The following day, a Yomiuri Shimbun editorial declared that the collaboration of consul officials with the Chinese police as being due to “the presence of a pro-China clique within the Foreign Ministry”. An unnamed member of the LDP was quoted describing the Shenyang incident as evidence the Foreign Ministry was “full of weaklings who would wag their tails when facing China”. There have been numerous calls for a purge of Japan’s diplomatic staff in the country, including the removal of the current ambassador.
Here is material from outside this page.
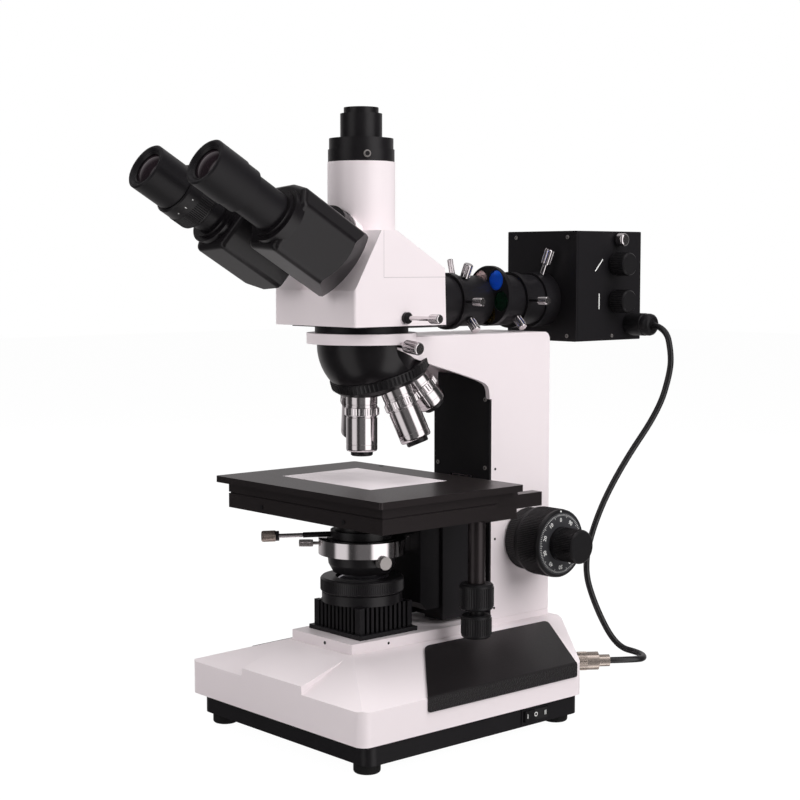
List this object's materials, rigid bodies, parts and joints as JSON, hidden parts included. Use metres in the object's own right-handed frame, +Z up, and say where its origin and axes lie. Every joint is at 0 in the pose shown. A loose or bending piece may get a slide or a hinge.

Koizumi has made his own contribution to the rhetoric about a Chinese fifth column within the Japanese political establishment. On May 16 and 17, the main opposition Democratic Party of Japan (DPJ) conducted its own investigation of the Shenyang incident and concluded that the Japan consulate had provided support and encouragement to the Chinese police to remove the asylum seekers. Koizumi responded with a vitriolic attack on May 18: “The DPJ’s criticism that Japan is at fault is so masochistic. We are caught up in grave negotiations with China and the party should take that sort of thing into consideration. Why they like China so much, I don’t know. The DPJ should think carefully about why Japan is protesting against China the way it is.”

However, the fact the DPJ sent a delegation to China to discredit Koizumi’s claims is evidence that his cabinet is far from having things its own way. Its pro-US and anti-China stance is fuelling opposition from powerful political forces that believe the policies of the Bush administration are headed for a debacle and wish to strengthen Tokyo’s political and economic relations in Asia, especially with Beijing. The most prominent representative of this layer is Makiko Tanaka, who Koizumi sacked as the foreign minister in January. In latest opinion polls, Tanaka registers as the most preferred candidate for prime minister while Koizumi’s support has slumped to just 38 percent—compared with 80 percent a year ago.

With Koizumi becoming ever more provocative toward China, it is only a matter of time before the foreign policy differences in Japanese ruling circles lead to a major political confrontation.